Brian Johnson, Florida Southern College’s junior right-handed pitcher, was named the Sunshine State Conference pitcher of the week for the second-consecutive week on March 18.
“It feels good, but I wouldn’t have done it without the team,” Johnson said.
Being a pitcher is hard to do, but Johnson said his teammates have helped him greatly by playing strong defense behind him.
According to Johnson, it all revolves around the pitcher. If the pitcher goes out to the field and does well, the game can go smoothly, but if not it will be a long game where most of the teammates can get upset.
He decided to take on the responsibility of becoming a pitcher because he had been told that his arm was strong enough.
“I like the pressure honestly. I always have. I like being in the big spot, it’s all I dream about it. It almost kind of drives me to do it,” Johnson said.
Johnson is very close to his teammates, especially his roommates whom he has shared a house with for three years
“It is hard to kind of get away from [my roommates],” Johnson said.
Johnson believes the most challenging part of pitching is controlling where the pitches are going to go. For him, it has become a second nature.
“After a while, it turns out into a job because of the amount of time and effort we have to put into it,” Johnson said
In order to achieve all the balances, Johnson organizes all of his time around baseball.

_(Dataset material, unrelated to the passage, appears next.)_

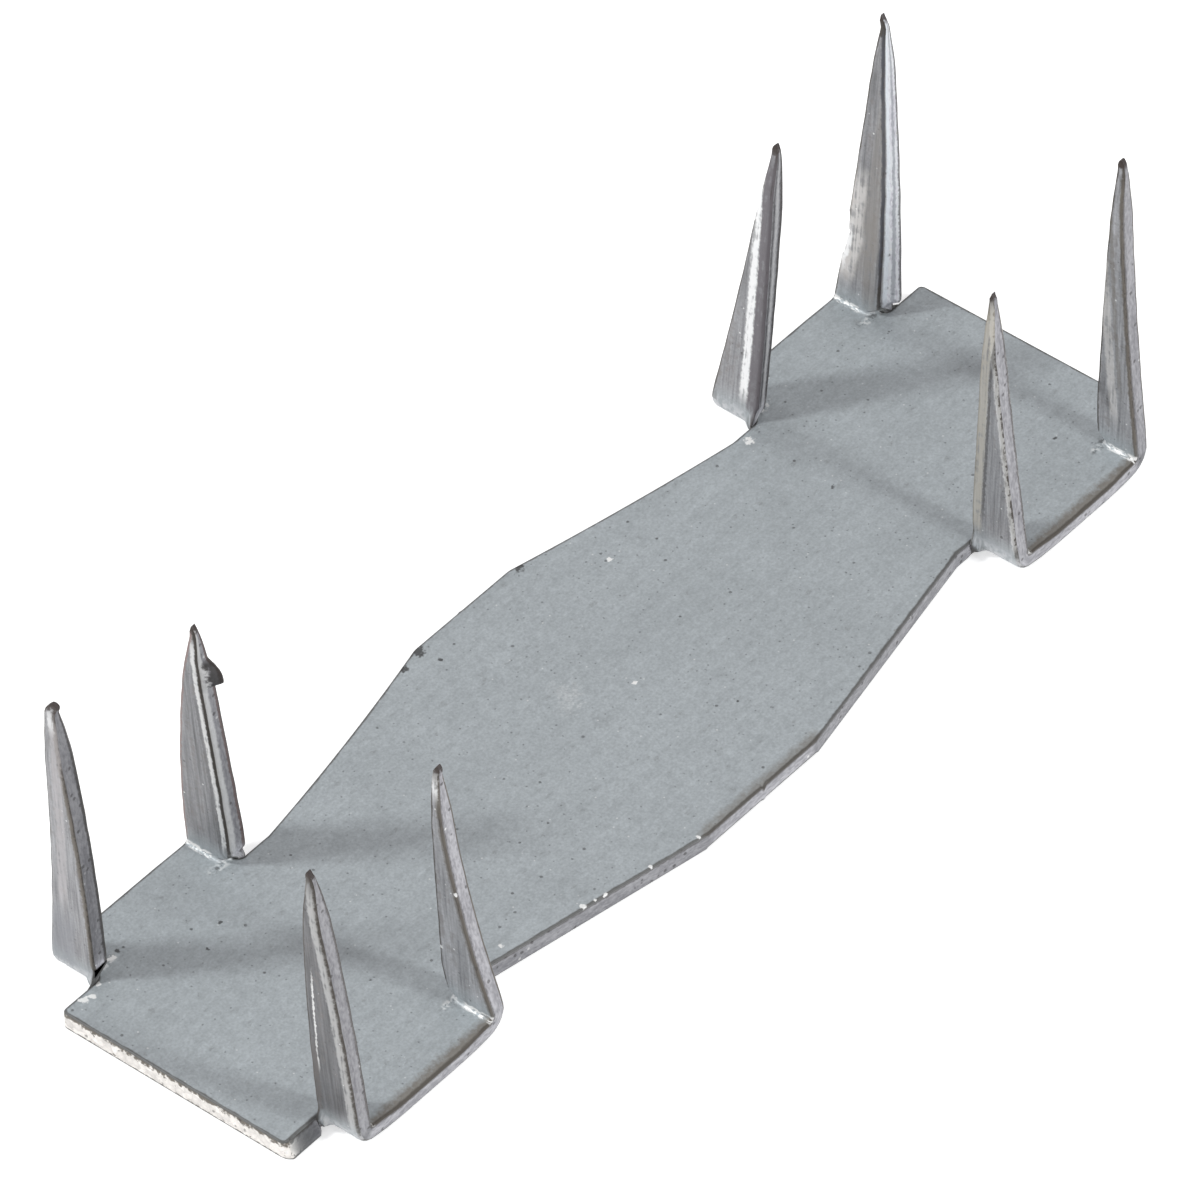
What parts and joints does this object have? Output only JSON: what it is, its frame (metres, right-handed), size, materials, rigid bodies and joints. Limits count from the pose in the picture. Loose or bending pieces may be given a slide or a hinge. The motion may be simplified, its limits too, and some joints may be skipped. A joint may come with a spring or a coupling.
{
  "type": "truss nail plate",
  "caption": "Flat strip of galvanised sheet steel with a wide middle, two narrow waists and short end tabs, and slit teeth folded up square along both sides to be pressed into timber.",
  "frame": {"origin": "middle of the flat back face, which is the bottom centre of the part as it lies on its back", "axes": "+X along the length of the strip, +Y across it, +Z out of the plate along the teeth"},
  "size_m": [0.0762, 0.0222, 0.0227],
  "materials": {
    "galvanised_sheet": "satin hot-dip galvanised sheet, with bare sheared edges"
  },
  "bodies": {
    "root": {"nail_plate": "galvanised_sheet"}
  },
  "joints": []
}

“You do what you can around baseball. You make it to what you can do when you don’t have practice or game,” Johnson said.
According to Johnson, the team is not supposed to put academics after sports, but he puts more time into the sport. For him it is definitely worth it.
“It gives me something to keep myself occupied, because if I don’t do something, I can get bored and get myself in trouble,” Johnson said.
Even though Johnson has to balance school, sports and being healthy, he still enjoys it for the most part.
He would not trade baseball for any other sport. Johnson has already tried football and basketball, but he quit both of them to focus on baseball because it was the better choice for him.
His body could not fulfill the requirements for those sports. According to Johnson, he just was not big enough.
Johnson has been following a tradition inside his family. It started with his grandfather who played baseball, and later his father played until college.
The player just finished rehab from fall so he could throw this semester. He thinks that, hopefully, nothing will stop him.
After Johnson graduates, he will try to continue playing baseball. He believes that is not in his hands at this point. It is in the hands of the teams that might want to pick him.